Starting at the line that contains "Recreate this object", print every remaining line of the entries, unchanged, and output nothing more.

━━━ Provided information

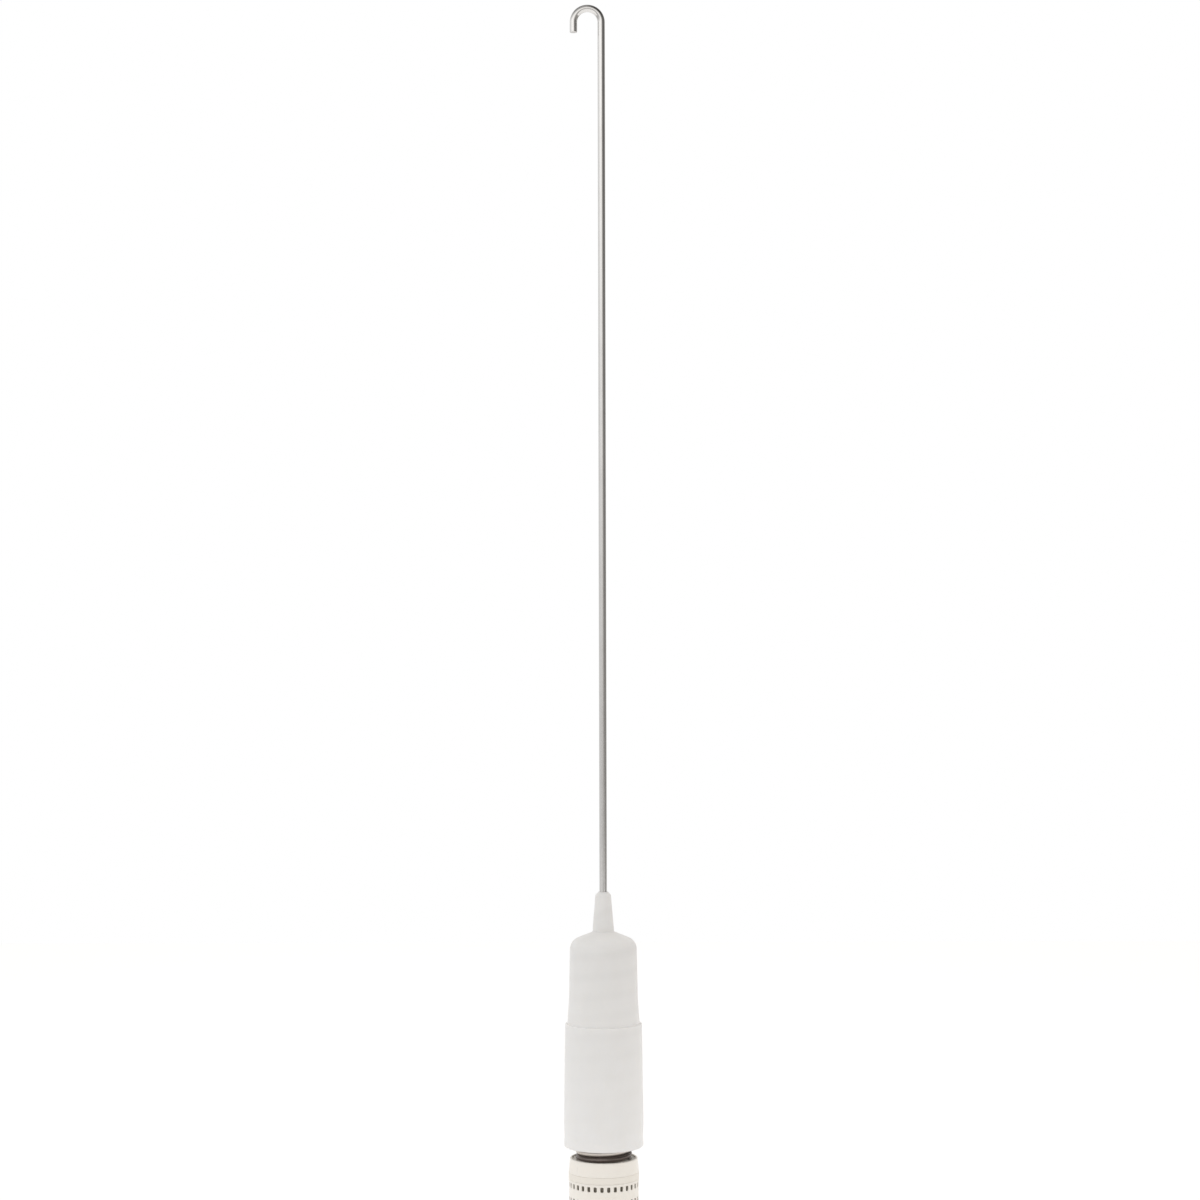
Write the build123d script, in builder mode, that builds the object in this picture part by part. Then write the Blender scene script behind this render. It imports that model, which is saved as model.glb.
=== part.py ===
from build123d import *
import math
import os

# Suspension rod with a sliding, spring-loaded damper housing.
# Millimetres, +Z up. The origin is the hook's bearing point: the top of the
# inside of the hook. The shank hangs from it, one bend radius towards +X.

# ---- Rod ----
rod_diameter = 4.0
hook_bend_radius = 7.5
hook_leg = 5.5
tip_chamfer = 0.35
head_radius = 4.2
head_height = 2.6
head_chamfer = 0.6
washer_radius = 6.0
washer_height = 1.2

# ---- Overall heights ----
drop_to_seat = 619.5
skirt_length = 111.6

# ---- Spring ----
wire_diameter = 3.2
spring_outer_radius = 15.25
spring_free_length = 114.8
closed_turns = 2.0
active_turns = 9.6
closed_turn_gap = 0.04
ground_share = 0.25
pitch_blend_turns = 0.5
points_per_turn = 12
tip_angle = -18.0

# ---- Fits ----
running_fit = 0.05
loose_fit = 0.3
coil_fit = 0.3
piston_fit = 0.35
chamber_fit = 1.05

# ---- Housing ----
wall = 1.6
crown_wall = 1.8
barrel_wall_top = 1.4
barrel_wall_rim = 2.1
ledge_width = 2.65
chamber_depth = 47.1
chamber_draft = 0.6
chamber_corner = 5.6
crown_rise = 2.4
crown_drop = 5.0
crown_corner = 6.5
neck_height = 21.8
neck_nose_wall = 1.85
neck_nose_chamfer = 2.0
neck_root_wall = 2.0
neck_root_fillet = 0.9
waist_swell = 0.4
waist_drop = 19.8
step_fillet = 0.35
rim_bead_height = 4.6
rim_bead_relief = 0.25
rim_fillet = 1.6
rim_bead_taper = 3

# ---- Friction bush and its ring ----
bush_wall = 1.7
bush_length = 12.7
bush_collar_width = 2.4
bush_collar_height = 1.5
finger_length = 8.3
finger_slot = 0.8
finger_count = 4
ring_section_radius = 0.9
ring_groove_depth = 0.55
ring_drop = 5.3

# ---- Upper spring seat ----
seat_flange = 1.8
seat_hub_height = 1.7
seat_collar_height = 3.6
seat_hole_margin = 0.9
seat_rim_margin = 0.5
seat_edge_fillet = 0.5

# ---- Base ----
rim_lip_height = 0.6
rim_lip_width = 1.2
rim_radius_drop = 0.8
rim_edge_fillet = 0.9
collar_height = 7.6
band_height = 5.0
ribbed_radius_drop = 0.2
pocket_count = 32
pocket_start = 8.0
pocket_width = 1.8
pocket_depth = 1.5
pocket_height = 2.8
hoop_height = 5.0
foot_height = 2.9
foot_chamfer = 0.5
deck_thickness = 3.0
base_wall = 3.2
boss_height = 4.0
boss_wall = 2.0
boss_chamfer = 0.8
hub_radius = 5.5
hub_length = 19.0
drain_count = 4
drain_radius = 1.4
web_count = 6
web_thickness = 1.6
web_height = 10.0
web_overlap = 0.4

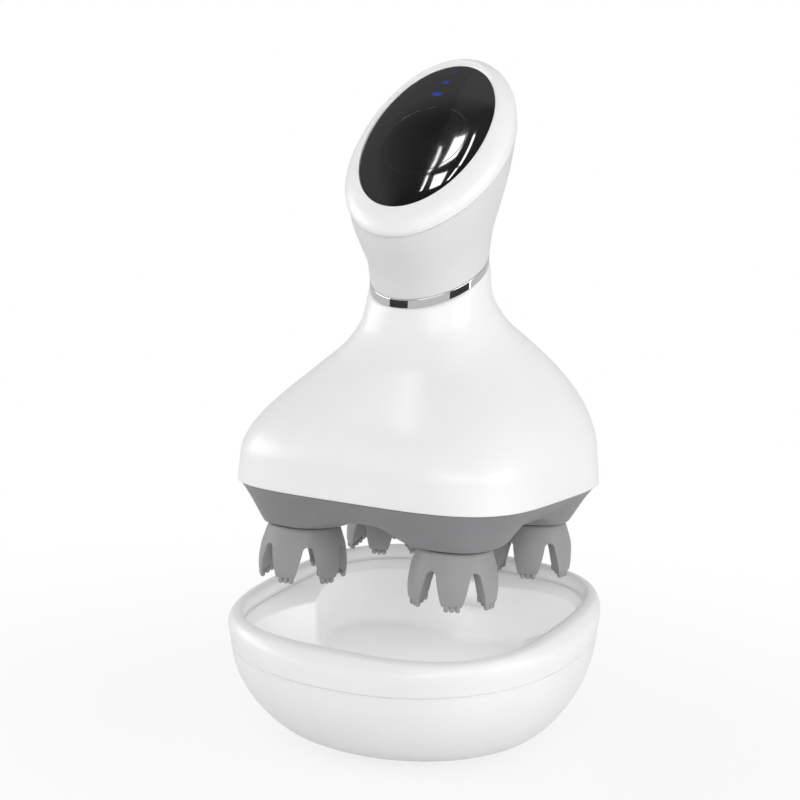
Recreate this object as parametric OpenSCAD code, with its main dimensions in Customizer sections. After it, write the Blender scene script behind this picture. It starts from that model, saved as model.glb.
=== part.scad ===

━━━━━━

## [In response]
Recreate this object as parametric OpenSCAD code, with its main dimensions in Customizer sections. After it, write the Blender scene script behind this picture. It starts from that model, saved as model.glb.
=== part.scad ===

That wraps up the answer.